-- Listed records start --
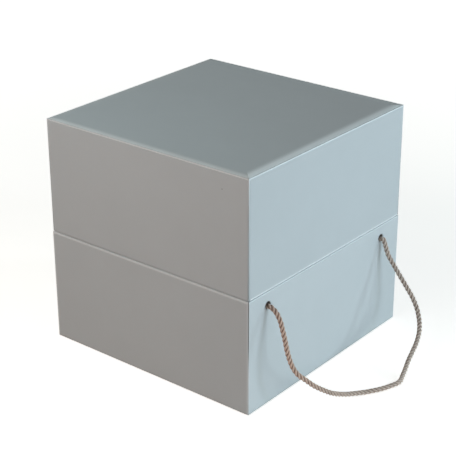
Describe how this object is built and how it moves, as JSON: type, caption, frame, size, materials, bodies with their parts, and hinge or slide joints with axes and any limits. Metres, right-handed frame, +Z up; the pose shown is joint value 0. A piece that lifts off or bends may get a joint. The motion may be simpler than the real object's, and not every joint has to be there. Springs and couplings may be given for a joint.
{
  "type": "flower box",
  "caption": "Square rigid paper-wrapped box with a deep lift-off lid over an inner neck and a twisted rope handle knotted through one side.",
  "frame": {"origin": "centre of the underside, on the surface that the box stands on", "axes": "+Z up through the lid, +X towards the side that carries the rope handle, -Y towards the front face"},
  "size_m": [0.2779, 0.21, 0.2005],
  "materials": {
    "wrap_paper": "smooth pale blue-grey wrapping paper with a faint satin sheen",
    "board": "raw grey board",
    "white_paper": "matt white lining paper",
    "stay_tape": "brown gummed paper tape",
    "rope": "three-strand twisted natural-fibre rope"
  },
  "bodies": {
    "base": {"bottom_sheet": "white_paper", "base_wrap": "wrap_paper", "base_board": "board", "base_corner_tapes": "stay_tape", "base_liner": "white_paper", "neck_board": "board", "neck_wrap": "white_paper", "rope_end_front": "rope", "rope_end_rear": "rope"},
    "lid": {"lid_wrap": "wrap_paper", "lid_board": "board", "lid_corner_tapes": "stay_tape", "lid_liner": "white_paper"},
    "handle": {"rope_loop": "rope"}
  },
  "joints": [
    {"name": "lid_lift", "type": "slide", "parent": "base", "child": "lid", "axis": [0, 0, 1], "range_m": [0, 0.14]},
    {"name": "handle_swing", "type": "hinge", "parent": "base", "child": "handle", "pos_m": [0.108, -0.002, 0.0876], "axis": [0, -1, 0], "range_deg": [0, 125]}
  ]
}
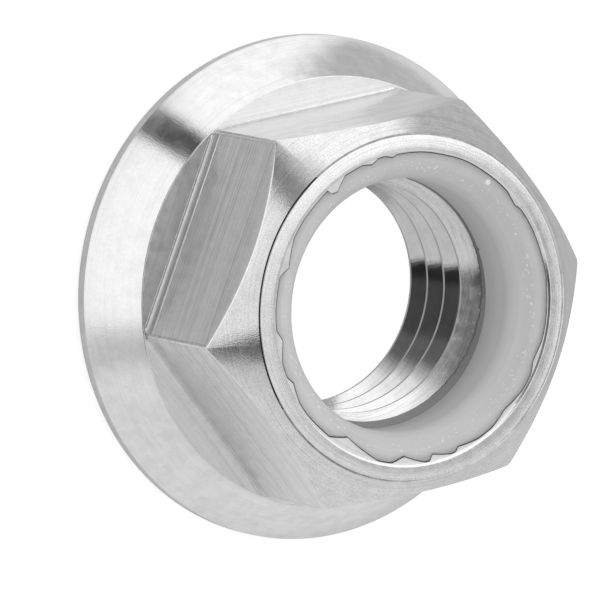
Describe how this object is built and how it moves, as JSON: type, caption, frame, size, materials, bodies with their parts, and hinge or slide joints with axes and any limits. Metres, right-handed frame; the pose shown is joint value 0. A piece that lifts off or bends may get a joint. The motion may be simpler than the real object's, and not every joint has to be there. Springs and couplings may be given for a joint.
{
  "type": "flange lock nut",
  "caption": "Hexagon nut on a conical flange, with a right-hand metric thread and a nylon locking ring held by a crimped collar.",
  "frame": {"origin": "centre of the flange's bearing face", "axes": "+Z along the thread, from the bearing face to the crimped collar; +X through a corner of the hexagon"},
  "size_m": [0.019, 0.019, 0.0085],
  "materials": {
    "steel": "bright turned and milled",
    "nylon": "natural, satin"
  },
  "bodies": {
    "root": {"nut_body": "steel", "locking_ring": "nylon"}
  },
  "joints": []
}
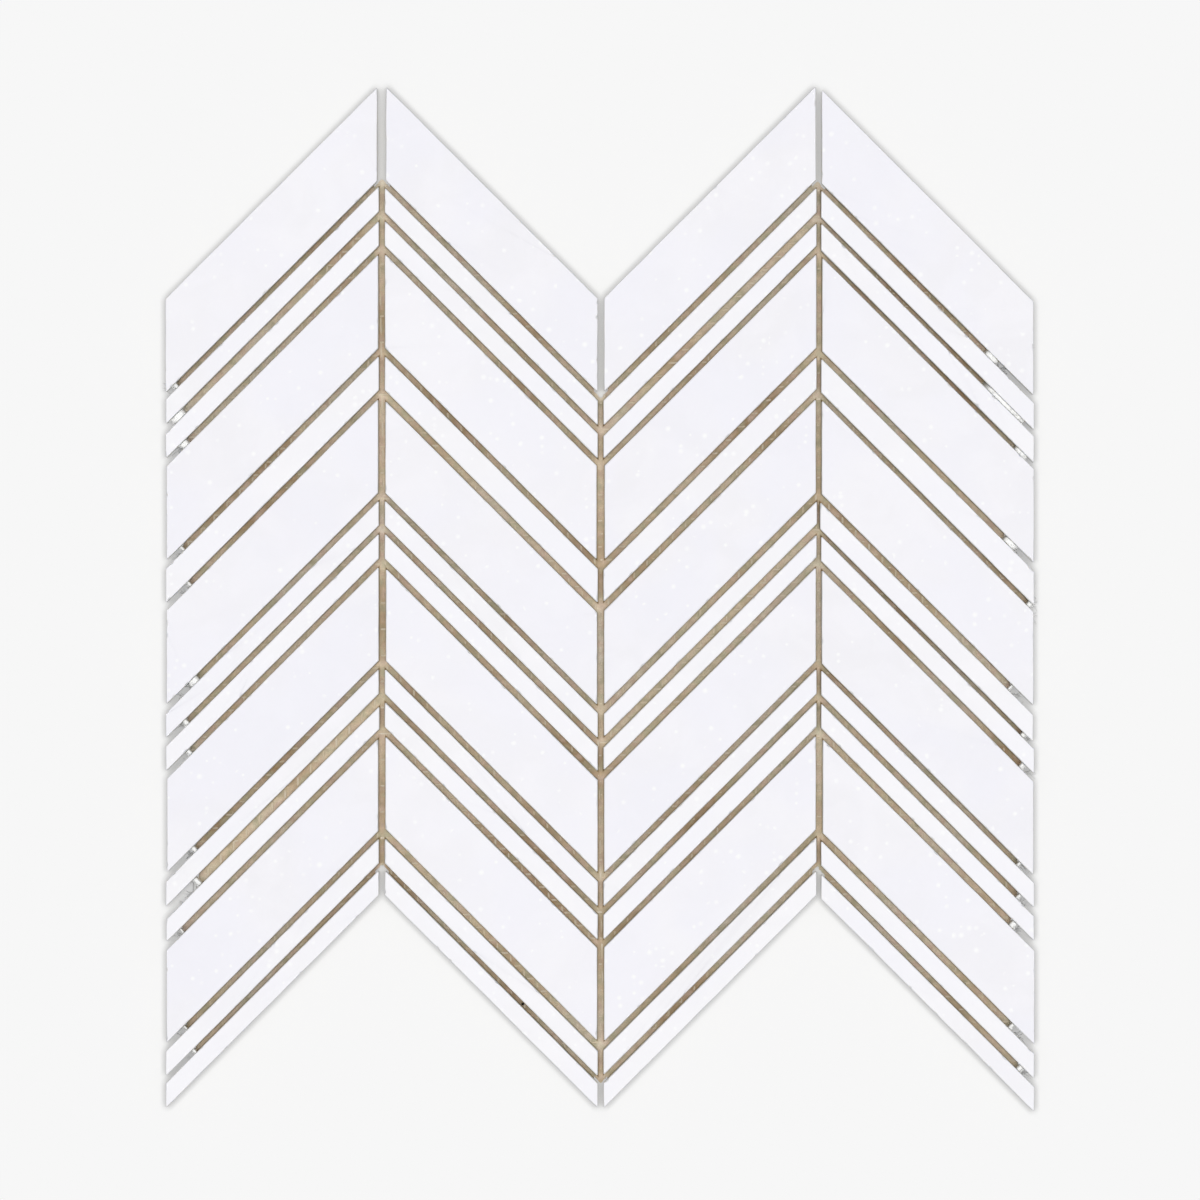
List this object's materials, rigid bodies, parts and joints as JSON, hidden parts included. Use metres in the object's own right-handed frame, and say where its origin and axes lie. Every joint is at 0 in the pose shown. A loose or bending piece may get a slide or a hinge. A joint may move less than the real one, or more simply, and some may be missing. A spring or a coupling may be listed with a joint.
{
  "type": "marble chevron mosaic sheet",
  "caption": "Mesh-backed mosaic sheet of polished white marble parallelograms in chevrons, wide pieces alternating with narrow strips, with zigzag ends.",
  "frame": {"origin": "under the middle of the sheet's outline, on the underside of the backing mesh", "axes": "+X across the columns to the right, +Y up the sheet along the columns towards the end with two points, +Z out of the polished face"},
  "size_m": [0.2596, 0.3058, 0.01],
  "materials": {
    "marble": "polished white marble, faintly clouded, with fine bright crystals and a sawn matt edge",
    "backing": "open glass-fibre weave bedded in dried tan adhesive"
  },
  "bodies": {
    "root": {"mesh_backing": "backing", "wide_tile_c1_r01": "marble", "narrow_strip_c1_r02": "marble", "narrow_strip_c1_r03": "marble", "wide_tile_c1_r04": "marble", "medium_strip_c1_r05": "marble", "wide_tile_c1_r06": "marble", "narrow_strip_c1_r07": "marble", "narrow_strip_c1_r08": "marble", "wide_tile_c1_r09": "marble", "narrow_strip_c1_r10": "marble", "narrow_strip_c1_r11": "marble", "wide_tile_c1_r12": "marble", "narrow_strip_c1_r13": "marble", "narrow_strip_c1_r14": "marble", "wide_tile_c2_r01": "marble", "narrow_strip_c2_r02": "marble", "narrow_strip_c2_r03": "marble", "wide_tile_c2_r04": "marble", "medium_strip_c2_r05": "marble", "wide_tile_c2_r06": "marble", "narrow_strip_c2_r07": "marble", "narrow_strip_c2_r08": "marble", "wide_tile_c2_r09": "marble", "narrow_strip_c2_r10": "marble", "narrow_strip_c2_r11": "marble", "wide_tile_c2_r12": "marble", "narrow_strip_c2_r13": "marble", "narrow_strip_c2_r14": "marble", "wide_tile_c3_r01": "marble", "narrow_strip_c3_r02": "marble", "narrow_strip_c3_r03": "marble", "wide_tile_c3_r04": "marble", "medium_strip_c3_r05": "marble", "wide_tile_c3_r06": "marble", "narrow_strip_c3_r07": "marble", "narrow_strip_c3_r08": "marble", "wide_tile_c3_r09": "marble", "narrow_strip_c3_r10": "marble", "narrow_strip_c3_r11": "marble", "wide_tile_c3_r12": "marble", "narrow_strip_c3_r13": "marble", "narrow_strip_c3_r14": "marble", "wide_tile_c4_r01": "marble", "narrow_strip_c4_r02": "marble", "narrow_strip_c4_r03": "marble", "wide_tile_c4_r04": "marble", "medium_strip_c4_r05": "marble", "wide_tile_c4_r06": "marble", "narrow_strip_c4_r07": "marble", "narrow_strip_c4_r08": "marble", "wide_tile_c4_r09": "marble", "narrow_strip_c4_r10": "marble", "narrow_strip_c4_r11": "marble", "wide_tile_c4_r12": "marble", "narrow_strip_c4_r13": "marble", "narrow_strip_c4_r14": "marble"}
  },
  "joints": []
}
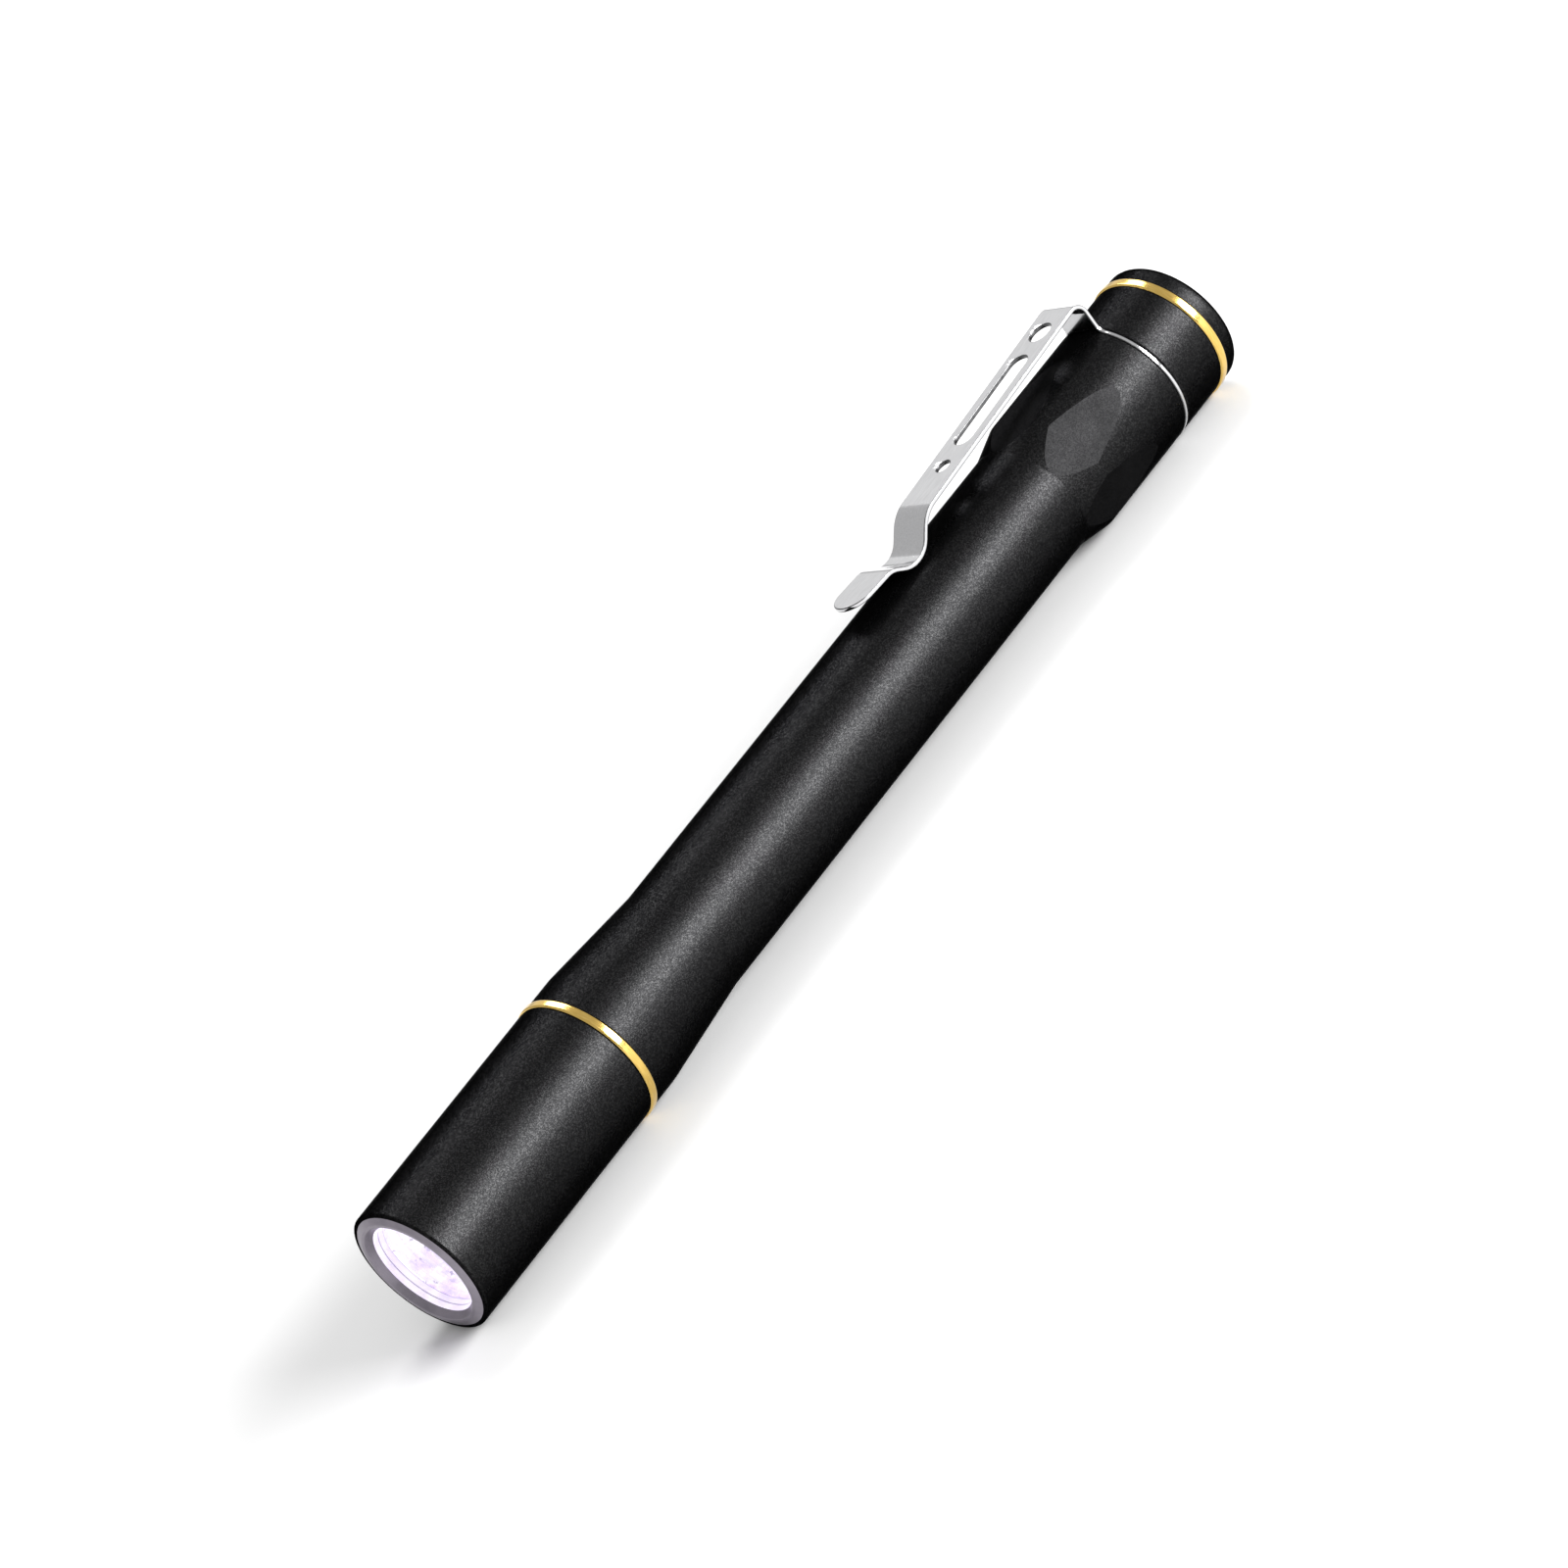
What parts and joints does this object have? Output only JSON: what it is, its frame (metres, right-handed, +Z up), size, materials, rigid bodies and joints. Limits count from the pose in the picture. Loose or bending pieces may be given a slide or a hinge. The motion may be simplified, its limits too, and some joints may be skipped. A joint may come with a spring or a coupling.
{
  "type": "counterfeit detector pen",
  "caption": "Slim ultraviolet penlight for checking banknotes: waisted black tube, gold trim rings, steel pocket clip, screw-on tail cap with a push button.",
  "frame": {"origin": "under the middle of the pen's length, on the surface that its two trim rings rest on", "axes": "+X along the pen from the lens to the tail button, +Z up through the pocket clip, +Y to the left when looking from the lens end to the tail"},
  "size_m": [0.1314, 0.015, 0.0183],
  "materials": {
    "anodised_black": "satin hard-anodised, fine grain",
    "bezel_grey": "satin anodised grey",
    "gold_trim": "polished gold",
    "clip_steel": "polished stainless",
    "button_steel": "polished",
    "lens_glass": "clear",
    "gasket_silicone": "translucent white silicone",
    "reflector_coat": "bright textured coat",
    "led_dome": "silicone dome on white ceramic",
    "white_nylon": "matte white",
    "led_board_white": "white solder mask",
    "brass": "machined",
    "wire_red": "silicone insulation",
    "board_green": "solder mask",
    "chip_black": "moulded package",
    "spring_gold": "plated wire",
    "spring_steel": "wire",
    "seal_rubber": "nitrile",
    "cell_can": "nickel-plated can",
    "cell_label": "shrink sleeve",
    "switch_black": "moulded",
    "boot_rubber": "silicone"
  },
  "bodies": {
    "torch": {"head_shell": "anodised_black", "bezel_ring": "bezel_grey", "lens_gasket": "gasket_silicone", "lens": "lens_glass", "reflector": "reflector_coat", "led_emitter": "led_dome", "led_centring_ring": "white_nylon", "led_board": "led_board_white", "led_holder": "brass", "led_wires": "wire_red", "driver_board": "board_green", "driver_components": "chip_black", "front_contact_spring": "spring_gold", "front_trim_ring": "gold_trim", "head_seal": "seal_rubber", "battery_tube": "anodised_black", "front_cell": "cell_can", "front_cell_sleeve": "cell_label", "rear_cell": "cell_can", "rear_cell_sleeve": "cell_label"},
    "clip_mount": {"clip_ring": "clip_steel"},
    "clip_strip": {"clip_arm": "clip_steel"},
    "cap": {"tail_cap": "anodised_black", "tail_seal": "seal_rubber", "rear_trim_ring": "gold_trim", "tail_end_ring": "anodised_black", "switch_boot": "boot_rubber", "switch_body": "switch_black", "switch_spring": "spring_steel", "switch_board": "board_green", "switch_retainer": "brass", "rear_contact_spring": "spring_gold"},
    "button": {"tail_button": "button_steel", "switch_plunger": "white_nylon"}
  },
  "joints": [
    {"name": "cap_travel", "type": "slide", "parent": "torch", "child": "clip_mount", "axis": [1, 0, 0], "range_m": [0, 0.00525]},
    {"name": "cap_turn", "type": "hinge", "parent": "clip_mount", "child": "cap", "pos_m": [0.05414, 0, 0.00746], "axis": [1, 0, 0], "range_deg": [0, 2520]},
    {"name": "clip_flex", "type": "hinge", "parent": "clip_mount", "child": "clip_strip", "pos_m": [0.05409, 0, 0.01576], "axis": [0, 1, 0], "range_deg": [0, 4], "stiffness_Nm_per_rad": 2},
    {"name": "button_press", "type": "slide", "parent": "cap", "child": "button", "axis": [-1, 0, 0], "range_m": [0, 0.0016], "stiffness_N_per_m": 1500, "springref_m": -0.0005, "deforming": ["switch_boot", "switch_spring"]}
  ],
  "couplings": [
    {"joint": "cap_travel", "follows": "cap_turn", "m_per_rad": 0.00011937}
  ]
}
-- Listed records end --
Written task
In the entries above, find the lines containing the word "type" and say how many there are, with no other words.

Solution to the problem
12